Presentation #313.09 in the session “Solar Physics Division (SPD): Instrumentation and Active Regions”.

Published onJun 18, 2021
The Solar PolArization and Directivity X-Ray Experiment (PADRE)

The solar PolArization and Directivity X-Ray Experiment (PADRE) is a 12U Cubesat observatory that will observe the Sun in hard X-ray (HXRs) from low earth orbit. PADRE will investigate the accelerated electron angular distribution in solar flares with two unique and complementary approaches (1) by making spatially-integrated spectro-polarimetric x-ray measurements (~10–100 keV) and (2) by coordinating with Solar Orbiter/STIX to make the first two point measurements of x-rays and determining their directivity. We present the PADRE observatory concept, its science objectives and design.
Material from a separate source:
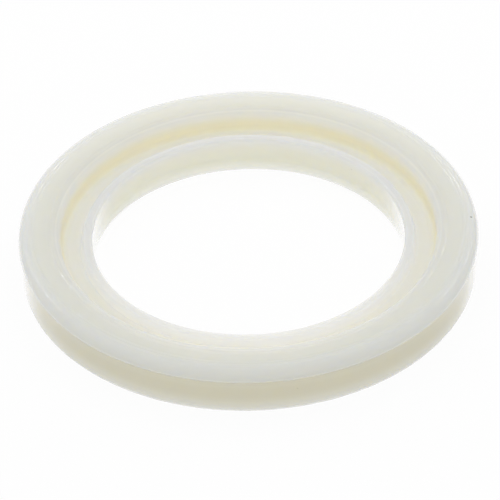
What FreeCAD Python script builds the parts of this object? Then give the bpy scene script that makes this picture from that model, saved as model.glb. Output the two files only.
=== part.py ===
import FreeCAD, Part
import Sketcher
import math
import os

# Group head gasket: one moulded ring of soft silicone that seals an espresso machine's group head.
# It rests on its flat face with the recessed side up. The origin is the middle of the resting
# face, +Z is the axis of the ring, and all lengths are in millimetres.
#
# The section is one closed outline, turned once round the axis. From the outside in it has:
#   a plain wall, bevelled where it meets the resting face;
#   a rim band round the top, which stands proud of the wall by a small step;
#   the land, a wide flat top face with a round outer edge, whose inner part falls a little
#   towards the recess;
#   the recess, whose round mouth leads down a plain side to a floor that rises towards the lip;
#   the lip, lower than the land, whose outer side leans inwards to a narrow crest;
#   the bore.

NODE = "gasket_ring"

# Driving dimensions: name, value, and what it measures.
SIZES = [
    ("outer_diameter", 73.0, "over the rim band"),
    ("ring_height", 8.5, "resting face to land"),
    ("rim_band_height", 2.0, "land down to the lower edge of the rim band"),
    ("rim_step", 0.4, "how far the rim band stands proud of the wall"),
    ("rim_slope_height", 0.4, "height of the slope under the rim band"),
    ("land_width", 6.7, "outside of the rim band to the side of the recess"),
    ("lead_in_width", 2.5, "inner part of the land, which falls towards the recess"),
    ("lead_in_fall", 0.2, "how far it falls"),
    ("recess_depth", 3.8, "land to the outer, lowest part of the recess floor"),
    ("recess_width", 3.1, "side of the recess to the foot of the lip"),
    ("floor_rise", 0.6, "how far the recess floor rises towards the lip"),
    ("lip_height", 1.3, "foot of the lip to its crest"),
    ("lip_lean", 0.45, "how much further out the foot of the lip is than its crest"),
    ("lip_crest_width", 1.5, "bore to the outer edge of the crest"),
    ("rim_top_rounding", 1.5, "outer edge of the land"),
    ("mouth_rounding", 1.4, "land into the side of the recess"),
    ("recess_corner_bevel", 0.7, "side of the recess into its floor"),
    ("lip_outer_bevel", 0.3, "outer edge of the crest"),
    ("lip_bore_bevel", 0.45, "bore edge of the crest"),
    ("base_outer_bevel", 0.7, "wall into the resting face"),
    ("base_bore_bevel", 0.9, "bore into the resting face"),
]

# Distances from the axis, each counted inwards from the outside of the rim band.
OUTER = "sizes.outer_diameter / 2"
WALL = OUTER + " - sizes.rim_step"
RECESS_SIDE = OUTER + " - sizes.land_width"
LEAD_IN = RECESS_SIDE + " + sizes.lead_in_width"
LIP_FOOT = RECESS_SIDE + " - sizes.recess_width"
LIP_OUTER = LIP_FOOT + " - sizes.lip_lean"
BORE = LIP_OUTER + " - sizes.lip_crest_width"

# Heights above the resting face.
BASE = "0"
LAND = "sizes.ring_height"
MOUTH = LAND + " - sizes.lead_in_fall"
RIM_LOWER = LAND + " - sizes.rim_band_height"
WALL_TOP = RIM_LOWER + " - sizes.rim_slope_height"
RECESS_FLOOR = LAND + " - sizes.recess_depth"
LIP_FLOOR = RECESS_FLOOR + " + sizes.floor_rise"
CREST = LIP_FLOOR + " + sizes.lip_height"

# Round and bevelled corners. None is larger than the faces beside it can carry.
RIM_TOP_ROUND = "min(sizes.rim_top_rounding; 0.8 * sizes.rim_band_height)"
MOUTH_ROUND = "min(sizes.mouth_rounding; 0.5 * sizes.recess_depth; 0.9 * sizes.lead_in_width)"
RECESS_BEVEL = "min(sizes.recess_corner_bevel; 0.3 * sizes.recess_depth; 0.45 * sizes.recess_width)"
LIP_OUTER_BEVEL = "min(sizes.lip_outer_bevel; 0.4 * sizes.lip_height; 0.4 * sizes.lip_crest_width)"
LIP_BORE_BEVEL = "min(sizes.lip_bore_bevel; 0.4 * sizes.lip_crest_width)"
BASE_OUTER_BEVEL = "sizes.base_outer_bevel"
BASE_BORE_BEVEL = "sizes.base_bore_bevel"

# Corners of the section in order, up the outside, across the top and down the bore:
# name, distance from the axis, height, how the corner is finished, and the size of that.
CORNERS = [
    ("base_outer", WALL, BASE, "bevel", BASE_OUTER_BEVEL),
    ("wall_top", WALL, WALL_TOP, "sharp", None),
    ("rim_lower", OUTER, RIM_LOWER, "sharp", None),
    ("rim_top", OUTER, LAND, "round", RIM_TOP_ROUND),
    ("lead_in_start", LEAD_IN, LAND, "sharp", None),
    ("recess_mouth", RECESS_SIDE, MOUTH, "round", MOUTH_ROUND),
    ("recess_corner", RECESS_SIDE, RECESS_FLOOR, "bevel", RECESS_BEVEL),
    ("lip_foot", LIP_FOOT, LIP_FLOOR, "sharp", None),
    ("lip_outer", LIP_OUTER, CREST, "bevel", LIP_OUTER_BEVEL),
    ("lip_bore", BORE, CREST, "bevel", LIP_BORE_BEVEL),
    ("base_bore", BORE, BASE, "bevel", BASE_BORE_BEVEL),
]

# How the sketch names the ends of a side, its own origin and its horizontal axis.
START = 1
END = 2
ORIGIN = -1
HORIZONTAL_AXIS = -1


def make_sizes(doc):
    """The sheet of driving dimensions, one row each."""
    sheet = doc.addObject("Spreadsheet::Sheet", "sizes")
    for row, (name, value, meaning) in enumerate(SIZES, start=1):
        sheet.set("A%d" % row, name)
        sheet.set("B%d" % row, str(value))
        sheet.set("C%d" % row, meaning)
        sheet.setAlias("B%d" % row, name)


def origin_plane(body, role):
    """The body's own origin plane that has this role."""
    planes = [plane for plane in body.Origin.OriginFeatures if plane.Role == role]
    return planes[0]


def tie(sketch, constraint, name, expression):
    """Add a constraint and tie its value to the sizes."""
    index = sketch.addConstraint(constraint)
    sketch.renameConstraint(index, name)
    sketch.setExpression("Constraints." + name, expression)


def place_corner(sketch, name, item, radius, height):
    """Tie the place of a corner, which is the start of this item, to the sizes."""
    across = Sketcher.Constraint("DistanceX", ORIGIN, START, item, START, sketch.evalExpression(radius))
    tie(sketch, across, name + "_radius", radius)
    if height == BASE:
        sketch.addConstraint(Sketcher.Constraint("PointOnObject", item, START, HORIZONTAL_AXIS))
        return
    up = Sketcher.Constraint("DistanceY", ORIGIN, START, item, START, sketch.evalExpression(height))
    tie(sketch, up, name + "_height", height)


def mark_corner(sketch, point, before, after):
    """Construction point where two shortened sides would meet."""
    mark = sketch.addGeometry(Part.Point(point), True)
    sketch.addConstraint(Sketcher.Constraint("PointOnObject", mark, START, before))
    sketch.addConstraint(Sketcher.Constraint("PointOnObject", mark, START, after))
    return mark


def taken_off(sketch, finish, size, arriving, leaving):
    """Length that the finish of a corner takes off each side."""
    if finish == "sharp":
        return 0
    if finish == "round":
        return sketch.evalExpression(size) * math.tan(arriving.getAngle(leaving) / 2)
    return sketch.evalExpression(size)


def round_corner(sketch, name, before, after, start, end, arriving, size):
    """Join two sides by an arc that both touch. The corner turns left."""
    radius = sketch.evalExpression(size)
    centre = start + FreeCAD.Vector(-arriving.y, arriving.x, 0) * radius
    circle = Part.Circle(centre, FreeCAD.Vector(0, 0, 1), radius)
    curve = Part.ArcOfCircle(circle, circle.parameter(start), circle.parameter(end))
    arc = sketch.addGeometry(curve, False)
    sketch.addConstraint(Sketcher.Constraint("Tangent", before, END, arc, START))
    sketch.addConstraint(Sketcher.Constraint("Tangent", arc, END, after, START))
    tie(sketch, Sketcher.Constraint("Radius", arc, radius), name + "_round", size)


def bevel_corner(sketch, name, before, after, start, end, mark, size):
    """Join two sides by a straight bevel that takes the same length off each."""
    length = sketch.evalExpression(size)
    bevel = sketch.addGeometry(Part.LineSegment(start, end), False)
    sketch.addConstraint(Sketcher.Constraint("Coincident", before, END, bevel, START))
    sketch.addConstraint(Sketcher.Constraint("Coincident", bevel, END, after, START))
    first = Sketcher.Constraint("Distance", mark, START, bevel, START, length)
    tie(sketch, first, name + "_before", size)
    second = Sketcher.Constraint("Distance", mark, START, bevel, END, length)
    tie(sketch, second, name + "_after", size)


def make_section(body):
    """Sketch of half the ring's section, with every corner placed by the sizes."""
    sketch = body.newObject("Sketcher::SketchObject", "RingSection")
    sketch.AttachmentSupport = [(origin_plane(body, "XZ_Plane"), "")]
    sketch.MapMode = "FlatFace"

    points = []
    for _, radius, height, _, _ in CORNERS:
        points.append(FreeCAD.Vector(sketch.evalExpression(radius), sketch.evalExpression(height), 0))
    count = len(points)
    directions = [(points[(i + 1) % count] - points[i]).normalize() for i in range(count)]
    trims = []
    for i, (_, _, _, finish, size) in enumerate(CORNERS):
        trims.append(taken_off(sketch, finish, size, directions[i - 1], directions[i]))

    # A side runs from each corner to the next, so side i starts at corner i.
    for i in range(count):
        after = (i + 1) % count
        start = points[i] + directions[i] * trims[i]
        end = points[after] - directions[i] * trims[after]
        sketch.addGeometry(Part.LineSegment(start, end), False)

    for i, (name, radius, height, finish, size) in enumerate(CORNERS):
        before = (i - 1) % count
        if finish == "sharp":
            sketch.addConstraint(Sketcher.Constraint("Coincident", before, END, i, START))
            place_corner(sketch, name, i, radius, height)
            continue
        mark = mark_corner(sketch, points[i], before, i)
        start = points[i] - directions[i - 1] * trims[i]
        end = points[i] + directions[i] * trims[i]
        if finish == "round":
            round_corner(sketch, name, before, i, start, end, directions[i - 1], size)
        else:
            bevel_corner(sketch, name, before, i, start, end, mark, size)
        place_corner(sketch, name, mark, radius, height)
    return sketch


def make_ring(doc):
    """The gasket as one body: its section turned once round the axis."""
    body = doc.addObject("PartDesign::Body", "GasketRing")
    body.Label = NODE
    sketch = make_section(body)
    ring = body.newObject("PartDesign::Revolution", "Ring")
    ring.Profile = sketch
    ring.ReferenceAxis = (sketch, ["V_Axis"])
    ring.Angle = 360.0
    return body


def check(doc, bodies):
    """Stop if any object failed or any body has no valid solid."""
    for item in doc.Objects:
        if "Invalid" in item.State or "Error" in item.State:
            raise RuntimeError("%s failed: %s" % (item.Name, item.State))
    for body in bodies:
        if body.Shape.isNull() or not body.Shape.isValid():
            raise RuntimeError("%s has no valid shape" % body.Label)
        print("%s: %d solid, %.1f mm3" % (body.Label, len(body.Shape.Solids), body.Shape.Volume))


def main():
    doc = FreeCAD.newDocument("GroupHeadGasket")
    make_sizes(doc)
    doc.recompute()
    bodies = [make_ring(doc)]
    doc.recompute()
    check(doc, bodies)
    os.makedirs("parts", exist_ok=True)
    for body in bodies:
        body.Shape.exportStep("parts/%s.step" % body.Label)


main()
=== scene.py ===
import math

import bmesh
import bpy
from mathutils import Matrix, Vector


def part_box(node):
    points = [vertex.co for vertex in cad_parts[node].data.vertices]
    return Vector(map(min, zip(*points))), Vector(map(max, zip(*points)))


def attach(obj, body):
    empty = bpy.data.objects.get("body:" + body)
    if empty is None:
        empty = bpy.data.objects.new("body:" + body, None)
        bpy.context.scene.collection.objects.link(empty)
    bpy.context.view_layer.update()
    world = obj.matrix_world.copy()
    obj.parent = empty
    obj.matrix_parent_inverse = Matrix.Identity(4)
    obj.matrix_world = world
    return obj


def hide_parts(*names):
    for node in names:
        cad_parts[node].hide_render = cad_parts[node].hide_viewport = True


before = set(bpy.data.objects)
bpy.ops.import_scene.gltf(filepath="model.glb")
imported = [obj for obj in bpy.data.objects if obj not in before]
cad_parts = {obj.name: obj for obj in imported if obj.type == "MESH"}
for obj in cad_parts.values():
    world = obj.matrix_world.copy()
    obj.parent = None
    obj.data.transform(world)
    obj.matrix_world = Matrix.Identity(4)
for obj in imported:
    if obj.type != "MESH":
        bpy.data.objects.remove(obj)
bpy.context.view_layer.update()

# Look of the group head gasket: one moulded ring of milky, slightly translucent silicone that
# lies on a white floor with its recessed side up. The ring rests on z = 0 with its axis along Z,
# and the camera looks along +Y and down. Lengths are in metres, apart from the stops of the
# colour tables with their painted light and shade, which are in millimetres.

MM = 0.001
NODE = "gasket_ring"


# Section of the ring

NODE_LOW, NODE_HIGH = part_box(NODE)
OUTER_RADIUS = (NODE_HIGH[0] - NODE_LOW[0]) / 2
HEIGHT = NODE_HIGH[2] - NODE_LOW[2]

RIM_BAND_HEIGHT = 2.0 * MM
RIM_STEP = 0.4 * MM
RIM_SLOPE_HEIGHT = 0.4 * MM
LAND_WIDTH = 6.7 * MM
LEAD_IN_WIDTH = 2.5 * MM
LEAD_IN_FALL = 0.2 * MM
RECESS_DEPTH = 3.8 * MM
RECESS_WIDTH = 3.1 * MM
FLOOR_RISE = 0.6 * MM
LIP_HEIGHT = 1.3 * MM
LIP_LEAN = 0.45 * MM
LIP_CREST_WIDTH = 1.5 * MM

WALL_RADIUS = OUTER_RADIUS - RIM_STEP
RECESS_SIDE = OUTER_RADIUS - LAND_WIDTH
LEAD_IN_START = RECESS_SIDE + LEAD_IN_WIDTH
LIP_FOOT = RECESS_SIDE - RECESS_WIDTH
LIP_OUTER = LIP_FOOT - LIP_LEAN
BORE_RADIUS = LIP_OUTER - LIP_CREST_WIDTH

RIM_LOWER = HEIGHT - RIM_BAND_HEIGHT
MOUTH_LEVEL = HEIGHT - LEAD_IN_FALL
RECESS_FLOOR = HEIGHT - RECESS_DEPTH
LIP_FLOOR = RECESS_FLOOR + FLOOR_RISE
CREST = LIP_FLOOR + LIP_HEIGHT

# Corners of the section in order, up the outside, across the top and down the bore:
# distance from the axis, height, and radius of the rounding.
SECTION = [
    (WALL_RADIUS, 0.0, 1.0 * MM),
    (WALL_RADIUS, RIM_LOWER - RIM_SLOPE_HEIGHT, 0.45 * MM),
    (OUTER_RADIUS, RIM_LOWER, 0.7 * MM),
    (OUTER_RADIUS, HEIGHT, 1.5 * MM),
    (LEAD_IN_START, HEIGHT, 2.0 * MM),
    (RECESS_SIDE, MOUTH_LEVEL, 1.4 * MM),
    (RECESS_SIDE, RECESS_FLOOR, 1.0 * MM),
    (LIP_FOOT, LIP_FLOOR, 0.15 * MM),
    (LIP_OUTER, CREST, 0.35 * MM),
    (BORE_RADIUS, CREST, 0.5 * MM),
    (BORE_RADIUS, 0.0, 1.1 * MM),
]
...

We will discuss the type of observations that will be made by the SHARP and XDSOX instruments. Spectro-polarimetric observations will provide unique information of the electron angular distribution. Furthermore, STIX on board Solar Orbiter will perform X-ray observations of solar flares from 0.28 AU (at perihelion) to 1.2AU (at aphelion) and up to inclinations of ∼25 degrees at heliospheric angles significantly different from the Earth. This provides a unique opportunity to make stereoscopic X-ray observations and measure the electron anisotropy of individual flares confidently for the first time. PADRE has one science objective: determine the angular distribution of accelerated electrons from standalone and joint SolO/STIX observations. This will allow the determination of the angular distribution of flare-accelerated electrons.